■ Dataset section:

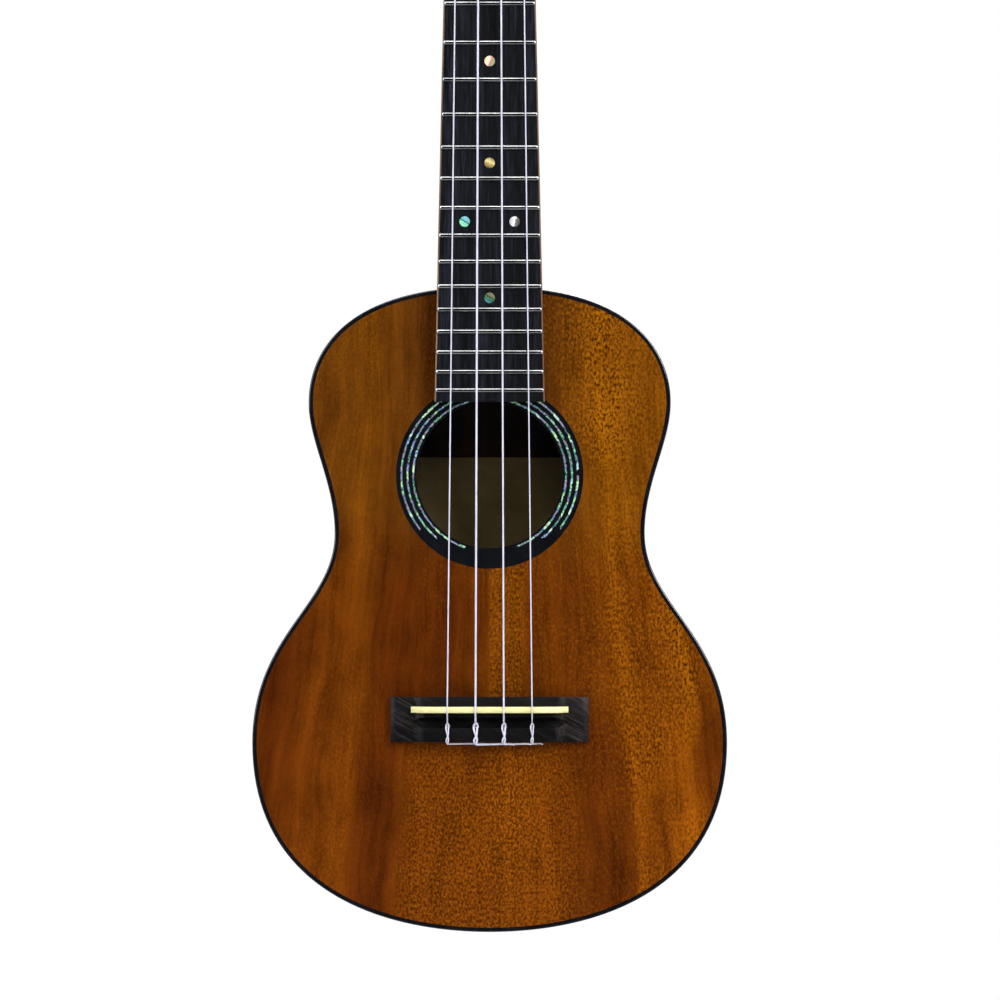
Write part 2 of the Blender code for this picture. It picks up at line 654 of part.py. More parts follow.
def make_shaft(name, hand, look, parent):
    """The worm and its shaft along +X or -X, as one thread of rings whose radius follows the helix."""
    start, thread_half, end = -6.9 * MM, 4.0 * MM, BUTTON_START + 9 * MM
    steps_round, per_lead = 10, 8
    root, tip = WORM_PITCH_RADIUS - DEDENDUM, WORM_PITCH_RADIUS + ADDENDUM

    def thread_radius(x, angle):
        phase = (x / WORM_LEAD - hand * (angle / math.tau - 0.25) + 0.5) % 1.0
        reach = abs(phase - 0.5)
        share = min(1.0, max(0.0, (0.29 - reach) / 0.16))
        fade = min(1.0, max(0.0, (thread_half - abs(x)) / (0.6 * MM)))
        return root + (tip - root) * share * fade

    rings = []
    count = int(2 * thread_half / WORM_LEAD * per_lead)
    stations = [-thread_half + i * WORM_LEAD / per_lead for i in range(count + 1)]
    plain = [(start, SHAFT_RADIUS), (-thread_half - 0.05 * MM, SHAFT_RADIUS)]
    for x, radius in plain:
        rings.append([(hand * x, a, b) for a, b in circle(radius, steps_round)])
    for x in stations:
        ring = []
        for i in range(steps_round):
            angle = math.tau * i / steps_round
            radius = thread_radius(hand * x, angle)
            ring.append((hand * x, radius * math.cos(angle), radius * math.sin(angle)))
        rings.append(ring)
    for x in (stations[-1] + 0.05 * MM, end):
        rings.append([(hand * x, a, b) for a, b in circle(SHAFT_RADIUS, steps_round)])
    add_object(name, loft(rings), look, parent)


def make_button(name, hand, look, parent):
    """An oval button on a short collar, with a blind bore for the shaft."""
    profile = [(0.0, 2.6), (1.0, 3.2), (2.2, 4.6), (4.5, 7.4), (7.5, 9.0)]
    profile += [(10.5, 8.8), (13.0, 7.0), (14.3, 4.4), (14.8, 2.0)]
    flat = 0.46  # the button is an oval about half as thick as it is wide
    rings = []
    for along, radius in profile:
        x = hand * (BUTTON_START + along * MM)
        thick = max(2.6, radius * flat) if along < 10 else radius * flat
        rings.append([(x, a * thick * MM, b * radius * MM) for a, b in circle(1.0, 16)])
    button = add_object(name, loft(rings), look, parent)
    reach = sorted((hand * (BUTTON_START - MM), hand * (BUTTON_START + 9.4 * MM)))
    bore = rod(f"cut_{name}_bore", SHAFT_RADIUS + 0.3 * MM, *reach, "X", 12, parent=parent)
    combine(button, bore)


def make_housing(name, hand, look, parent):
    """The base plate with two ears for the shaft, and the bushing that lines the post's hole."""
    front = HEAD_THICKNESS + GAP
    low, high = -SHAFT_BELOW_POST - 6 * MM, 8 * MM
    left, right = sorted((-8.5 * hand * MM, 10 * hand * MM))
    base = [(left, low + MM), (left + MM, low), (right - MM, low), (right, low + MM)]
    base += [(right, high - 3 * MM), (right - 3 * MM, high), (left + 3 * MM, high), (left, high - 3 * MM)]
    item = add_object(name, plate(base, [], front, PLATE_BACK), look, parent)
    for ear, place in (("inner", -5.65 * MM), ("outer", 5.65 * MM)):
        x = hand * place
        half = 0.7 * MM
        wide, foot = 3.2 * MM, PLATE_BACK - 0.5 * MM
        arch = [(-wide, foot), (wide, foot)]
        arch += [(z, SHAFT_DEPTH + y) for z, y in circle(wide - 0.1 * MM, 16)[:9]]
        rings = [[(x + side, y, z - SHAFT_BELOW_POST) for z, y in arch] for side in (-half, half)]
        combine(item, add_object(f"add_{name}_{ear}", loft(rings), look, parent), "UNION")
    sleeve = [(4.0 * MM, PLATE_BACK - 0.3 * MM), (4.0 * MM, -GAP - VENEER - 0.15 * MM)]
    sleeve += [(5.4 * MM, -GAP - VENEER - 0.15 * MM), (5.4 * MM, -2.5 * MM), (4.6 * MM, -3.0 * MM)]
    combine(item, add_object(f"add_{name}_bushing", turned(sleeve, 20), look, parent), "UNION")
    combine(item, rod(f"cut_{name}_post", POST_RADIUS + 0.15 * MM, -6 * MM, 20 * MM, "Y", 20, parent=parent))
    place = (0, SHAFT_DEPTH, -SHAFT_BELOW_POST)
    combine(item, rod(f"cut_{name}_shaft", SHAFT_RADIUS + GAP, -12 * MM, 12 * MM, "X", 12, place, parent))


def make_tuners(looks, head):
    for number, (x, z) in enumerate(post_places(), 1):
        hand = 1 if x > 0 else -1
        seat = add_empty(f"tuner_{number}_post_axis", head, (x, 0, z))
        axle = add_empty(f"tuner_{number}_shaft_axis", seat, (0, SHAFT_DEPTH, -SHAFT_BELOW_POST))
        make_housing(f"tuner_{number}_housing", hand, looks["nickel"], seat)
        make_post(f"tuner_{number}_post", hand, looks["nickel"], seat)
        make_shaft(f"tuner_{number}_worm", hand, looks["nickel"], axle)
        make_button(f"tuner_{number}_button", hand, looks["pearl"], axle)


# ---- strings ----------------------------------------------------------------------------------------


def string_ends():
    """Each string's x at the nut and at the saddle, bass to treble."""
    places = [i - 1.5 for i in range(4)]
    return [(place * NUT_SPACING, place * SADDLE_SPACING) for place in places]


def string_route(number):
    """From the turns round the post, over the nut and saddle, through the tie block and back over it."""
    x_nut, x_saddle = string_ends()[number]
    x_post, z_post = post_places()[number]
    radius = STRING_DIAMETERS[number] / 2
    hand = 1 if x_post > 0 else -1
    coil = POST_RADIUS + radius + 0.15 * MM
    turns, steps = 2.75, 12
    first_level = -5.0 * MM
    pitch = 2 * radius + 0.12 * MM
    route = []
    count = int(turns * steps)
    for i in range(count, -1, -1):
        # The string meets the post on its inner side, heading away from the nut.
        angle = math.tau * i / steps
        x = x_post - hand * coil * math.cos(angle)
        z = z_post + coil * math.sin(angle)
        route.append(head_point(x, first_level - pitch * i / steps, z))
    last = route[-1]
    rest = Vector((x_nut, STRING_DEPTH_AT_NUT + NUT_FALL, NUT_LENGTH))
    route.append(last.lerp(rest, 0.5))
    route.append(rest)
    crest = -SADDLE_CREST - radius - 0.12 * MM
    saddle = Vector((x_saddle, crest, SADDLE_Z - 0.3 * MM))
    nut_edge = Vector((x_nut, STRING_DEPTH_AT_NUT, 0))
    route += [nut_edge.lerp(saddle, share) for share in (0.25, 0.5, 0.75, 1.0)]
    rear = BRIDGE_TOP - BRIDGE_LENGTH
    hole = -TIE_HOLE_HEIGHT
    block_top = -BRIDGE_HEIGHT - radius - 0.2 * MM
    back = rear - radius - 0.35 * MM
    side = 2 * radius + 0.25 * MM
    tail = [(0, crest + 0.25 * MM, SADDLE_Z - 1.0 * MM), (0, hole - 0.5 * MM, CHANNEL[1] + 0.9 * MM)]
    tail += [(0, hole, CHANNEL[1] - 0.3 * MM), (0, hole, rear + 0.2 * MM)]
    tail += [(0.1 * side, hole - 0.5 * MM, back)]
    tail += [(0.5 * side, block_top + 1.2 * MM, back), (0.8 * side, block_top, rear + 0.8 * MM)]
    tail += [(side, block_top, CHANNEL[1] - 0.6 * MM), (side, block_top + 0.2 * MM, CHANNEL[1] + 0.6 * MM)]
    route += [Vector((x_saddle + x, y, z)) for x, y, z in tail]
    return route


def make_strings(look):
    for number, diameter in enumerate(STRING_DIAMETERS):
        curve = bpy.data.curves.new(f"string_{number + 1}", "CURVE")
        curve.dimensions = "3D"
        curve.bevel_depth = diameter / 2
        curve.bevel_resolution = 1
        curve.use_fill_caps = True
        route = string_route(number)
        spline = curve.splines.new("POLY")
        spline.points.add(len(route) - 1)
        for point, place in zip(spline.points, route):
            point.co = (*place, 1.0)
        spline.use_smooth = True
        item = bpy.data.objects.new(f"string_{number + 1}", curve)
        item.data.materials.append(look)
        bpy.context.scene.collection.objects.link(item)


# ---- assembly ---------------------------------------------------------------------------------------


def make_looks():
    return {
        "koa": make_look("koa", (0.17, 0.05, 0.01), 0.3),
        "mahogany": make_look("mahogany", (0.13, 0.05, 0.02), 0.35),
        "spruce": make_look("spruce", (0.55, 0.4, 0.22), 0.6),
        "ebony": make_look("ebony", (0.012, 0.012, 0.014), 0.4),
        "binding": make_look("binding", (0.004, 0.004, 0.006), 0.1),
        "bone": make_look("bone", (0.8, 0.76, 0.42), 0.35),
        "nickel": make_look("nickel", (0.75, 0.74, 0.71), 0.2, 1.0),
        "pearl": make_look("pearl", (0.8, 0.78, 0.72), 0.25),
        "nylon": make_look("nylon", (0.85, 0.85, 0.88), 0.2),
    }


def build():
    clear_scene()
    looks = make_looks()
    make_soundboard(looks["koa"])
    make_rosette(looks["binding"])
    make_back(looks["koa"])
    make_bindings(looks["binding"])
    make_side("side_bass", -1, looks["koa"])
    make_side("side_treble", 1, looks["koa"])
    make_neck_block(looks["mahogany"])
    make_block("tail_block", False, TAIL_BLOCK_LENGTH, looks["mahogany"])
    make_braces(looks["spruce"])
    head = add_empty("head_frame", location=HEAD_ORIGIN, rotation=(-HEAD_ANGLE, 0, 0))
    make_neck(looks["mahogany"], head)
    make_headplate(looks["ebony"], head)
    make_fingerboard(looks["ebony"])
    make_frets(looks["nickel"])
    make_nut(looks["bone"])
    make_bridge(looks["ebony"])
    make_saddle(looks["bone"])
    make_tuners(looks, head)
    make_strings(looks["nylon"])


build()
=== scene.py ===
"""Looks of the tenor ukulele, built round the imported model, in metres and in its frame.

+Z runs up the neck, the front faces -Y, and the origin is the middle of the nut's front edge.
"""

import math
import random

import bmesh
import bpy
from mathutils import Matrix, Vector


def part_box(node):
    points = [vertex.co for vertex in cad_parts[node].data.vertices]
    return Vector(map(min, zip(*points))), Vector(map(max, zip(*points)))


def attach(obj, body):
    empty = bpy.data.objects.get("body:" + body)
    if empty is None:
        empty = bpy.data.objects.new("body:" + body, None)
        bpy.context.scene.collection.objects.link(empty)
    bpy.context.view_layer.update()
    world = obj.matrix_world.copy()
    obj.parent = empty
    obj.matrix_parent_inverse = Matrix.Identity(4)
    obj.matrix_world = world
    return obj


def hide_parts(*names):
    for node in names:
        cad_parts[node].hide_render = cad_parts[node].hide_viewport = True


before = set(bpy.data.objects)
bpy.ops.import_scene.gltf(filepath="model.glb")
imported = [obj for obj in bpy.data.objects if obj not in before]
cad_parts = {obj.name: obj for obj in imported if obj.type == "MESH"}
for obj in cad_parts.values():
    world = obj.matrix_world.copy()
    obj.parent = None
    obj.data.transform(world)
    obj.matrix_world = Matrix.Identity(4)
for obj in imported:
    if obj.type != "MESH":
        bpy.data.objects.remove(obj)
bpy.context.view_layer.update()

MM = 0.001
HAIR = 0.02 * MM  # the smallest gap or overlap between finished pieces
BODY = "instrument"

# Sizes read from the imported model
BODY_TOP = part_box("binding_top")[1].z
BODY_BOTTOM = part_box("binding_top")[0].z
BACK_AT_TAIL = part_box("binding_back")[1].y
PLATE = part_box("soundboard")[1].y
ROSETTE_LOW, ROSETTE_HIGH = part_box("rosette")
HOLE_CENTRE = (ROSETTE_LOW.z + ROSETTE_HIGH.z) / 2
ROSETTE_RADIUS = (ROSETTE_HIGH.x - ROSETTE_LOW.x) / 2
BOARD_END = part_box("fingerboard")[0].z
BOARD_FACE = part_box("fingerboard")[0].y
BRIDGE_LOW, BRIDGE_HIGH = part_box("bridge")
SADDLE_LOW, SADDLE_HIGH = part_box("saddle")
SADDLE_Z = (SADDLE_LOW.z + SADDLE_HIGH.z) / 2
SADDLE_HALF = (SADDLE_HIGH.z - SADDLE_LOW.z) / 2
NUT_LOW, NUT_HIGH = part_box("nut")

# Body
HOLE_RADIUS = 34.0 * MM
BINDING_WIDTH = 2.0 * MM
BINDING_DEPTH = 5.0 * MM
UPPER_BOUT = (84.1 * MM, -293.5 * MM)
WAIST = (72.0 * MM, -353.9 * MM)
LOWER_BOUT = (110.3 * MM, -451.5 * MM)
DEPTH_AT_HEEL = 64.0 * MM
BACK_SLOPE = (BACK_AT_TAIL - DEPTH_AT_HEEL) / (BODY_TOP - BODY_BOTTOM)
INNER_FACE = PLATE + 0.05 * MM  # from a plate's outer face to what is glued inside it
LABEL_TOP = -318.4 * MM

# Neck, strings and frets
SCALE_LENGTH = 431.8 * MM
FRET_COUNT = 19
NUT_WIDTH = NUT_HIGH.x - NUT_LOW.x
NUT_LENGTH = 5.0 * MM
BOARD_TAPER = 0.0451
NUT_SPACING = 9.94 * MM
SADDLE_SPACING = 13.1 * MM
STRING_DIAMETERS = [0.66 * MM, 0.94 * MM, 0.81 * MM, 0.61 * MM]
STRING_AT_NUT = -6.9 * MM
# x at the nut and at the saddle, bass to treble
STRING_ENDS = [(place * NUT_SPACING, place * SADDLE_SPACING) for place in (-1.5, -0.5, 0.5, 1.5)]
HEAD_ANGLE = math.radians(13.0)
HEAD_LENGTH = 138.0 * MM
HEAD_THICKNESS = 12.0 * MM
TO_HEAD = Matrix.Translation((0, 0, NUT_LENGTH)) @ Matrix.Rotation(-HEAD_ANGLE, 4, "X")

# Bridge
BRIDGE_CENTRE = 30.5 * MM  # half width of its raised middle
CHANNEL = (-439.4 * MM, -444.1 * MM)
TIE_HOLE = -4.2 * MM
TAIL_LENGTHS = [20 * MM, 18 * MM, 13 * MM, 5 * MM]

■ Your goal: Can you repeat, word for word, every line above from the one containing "looks = make_looks()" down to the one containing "cad_parts[node].hide_render = cad_parts[node].hide_viewport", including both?

■ Exercise solution:
    looks = make_looks()
    make_soundboard(looks["koa"])
    make_rosette(looks["binding"])
    make_back(looks["koa"])
    make_bindings(looks["binding"])
    make_side("side_bass", -1, looks["koa"])
    make_side("side_treble", 1, looks["koa"])
    make_neck_block(looks["mahogany"])
    make_block("tail_block", False, TAIL_BLOCK_LENGTH, looks["mahogany"])
    make_braces(looks["spruce"])
    head = add_empty("head_frame", location=HEAD_ORIGIN, rotation=(-HEAD_ANGLE, 0, 0))
    make_neck(looks["mahogany"], head)
    make_headplate(looks["ebony"], head)
    make_fingerboard(looks["ebony"])
    make_frets(looks["nickel"])
    make_nut(looks["bone"])
    make_bridge(looks["ebony"])
    make_saddle(looks["bone"])
    make_tuners(looks, head)
    make_strings(looks["nylon"])


build()
=== scene.py ===
"""Looks of the tenor ukulele, built round the imported model, in metres and in its frame.

+Z runs up the neck, the front faces -Y, and the origin is the middle of the nut's front edge.
"""

import math
import random

import bmesh
import bpy
from mathutils import Matrix, Vector


def part_box(node):
    points = [vertex.co for vertex in cad_parts[node].data.vertices]
    return Vector(map(min, zip(*points))), Vector(map(max, zip(*points)))


def attach(obj, body):
    empty = bpy.data.objects.get("body:" + body)
    if empty is None:
        empty = bpy.data.objects.new("body:" + body, None)
        bpy.context.scene.collection.objects.link(empty)
    bpy.context.view_layer.update()
    world = obj.matrix_world.copy()
    obj.parent = empty
    obj.matrix_parent_inverse = Matrix.Identity(4)
    obj.matrix_world = world
    return obj


def hide_parts(*names):
    for node in names:
        cad_parts[node].hide_render = cad_parts[node].hide_viewport = True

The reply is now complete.